_Problem_
The listing below should be copied in full, word for word.
◆ ◆ ◆ ◆ ◆ ◆ ◆
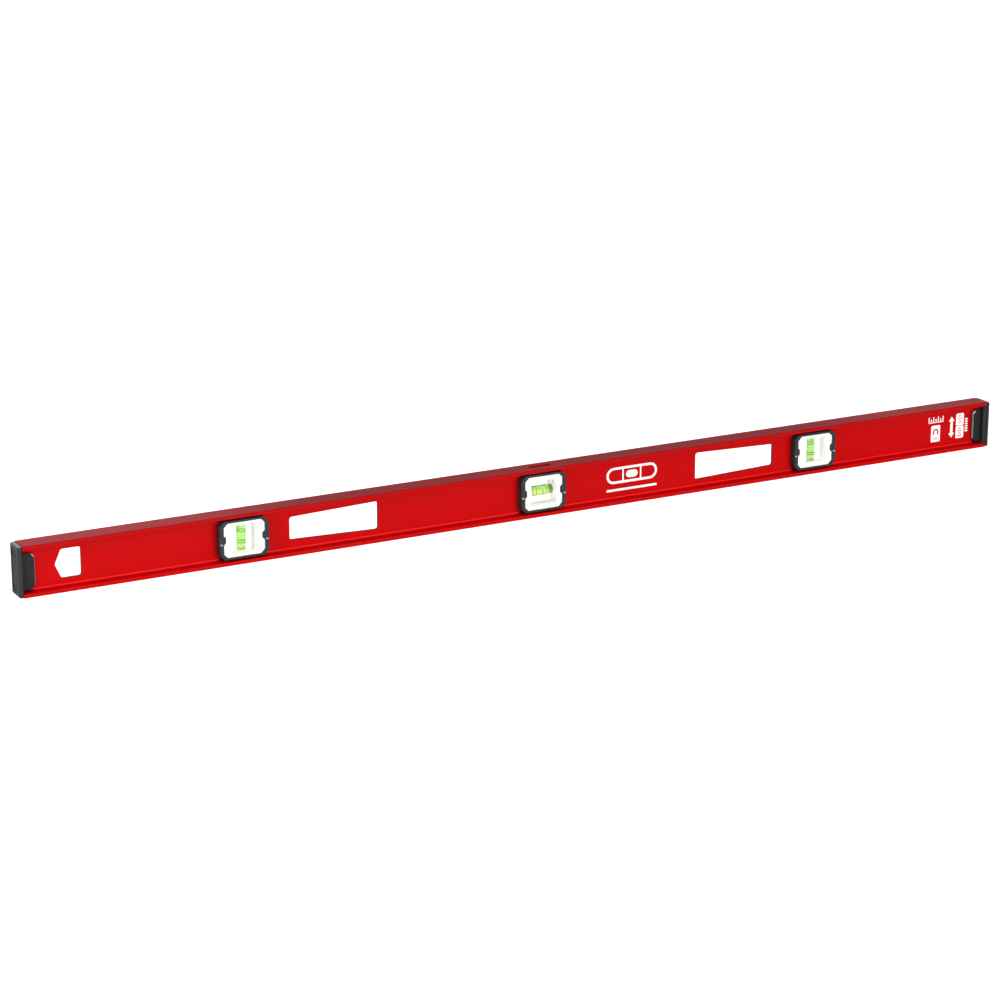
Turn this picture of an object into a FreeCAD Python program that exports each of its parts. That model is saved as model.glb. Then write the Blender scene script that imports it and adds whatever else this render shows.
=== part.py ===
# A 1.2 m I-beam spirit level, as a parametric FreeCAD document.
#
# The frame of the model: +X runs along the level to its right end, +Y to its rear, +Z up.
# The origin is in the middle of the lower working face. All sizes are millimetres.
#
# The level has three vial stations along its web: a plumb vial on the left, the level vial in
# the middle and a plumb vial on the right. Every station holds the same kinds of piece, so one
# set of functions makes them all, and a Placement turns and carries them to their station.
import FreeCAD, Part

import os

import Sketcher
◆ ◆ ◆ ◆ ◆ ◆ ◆
_Output for this task_
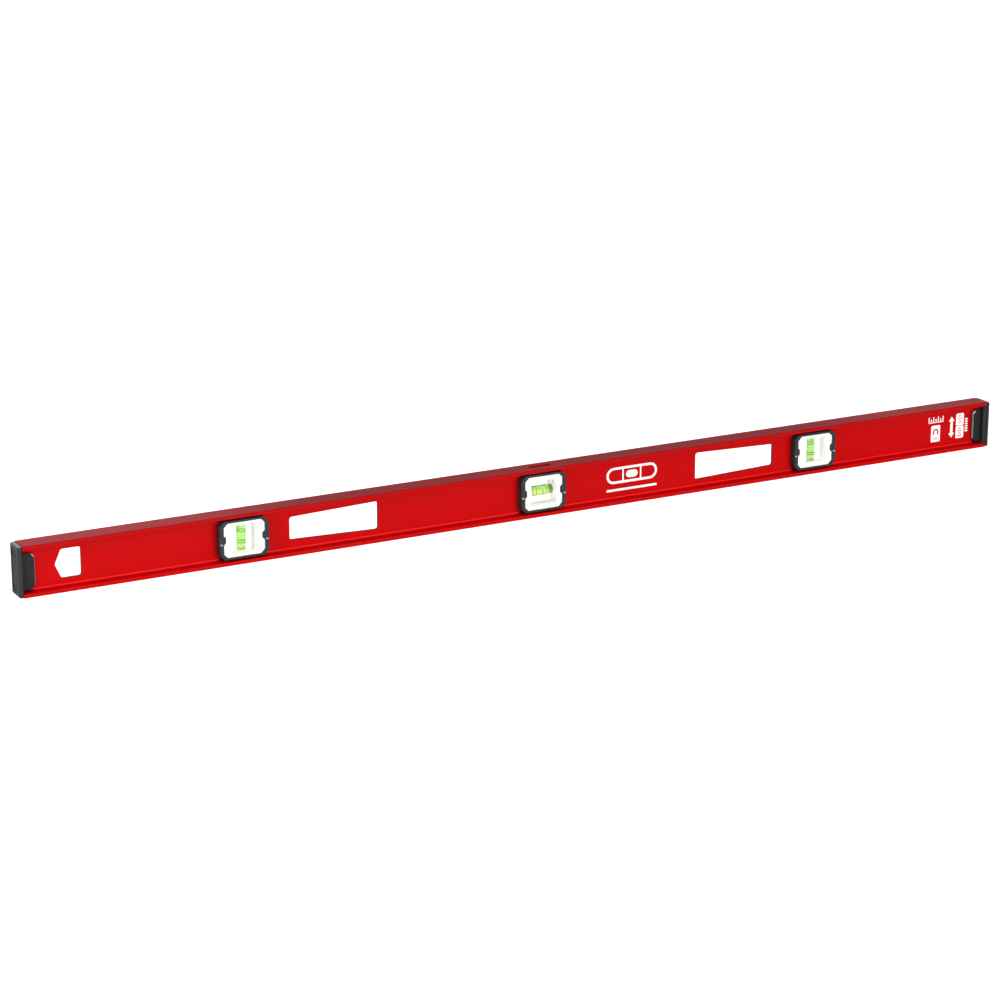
Turn this picture of an object into a FreeCAD Python program that exports each of its parts. That model is saved as model.glb. Then write the Blender scene script that imports it and adds whatever else this render shows.
=== part.py ===
# A 1.2 m I-beam spirit level, as a parametric FreeCAD document.
#
# The frame of the model: +X runs along the level to its right end, +Y to its rear, +Z up.
# The origin is in the middle of the lower working face. All sizes are millimetres.
#
# The level has three vial stations along its web: a plumb vial on the left, the level vial in
# the middle and a plumb vial on the right. Every station holds the same kinds of piece, so one
# set of functions makes them all, and a Placement turns and carries them to their station.
import FreeCAD, Part

import os

import Sketcher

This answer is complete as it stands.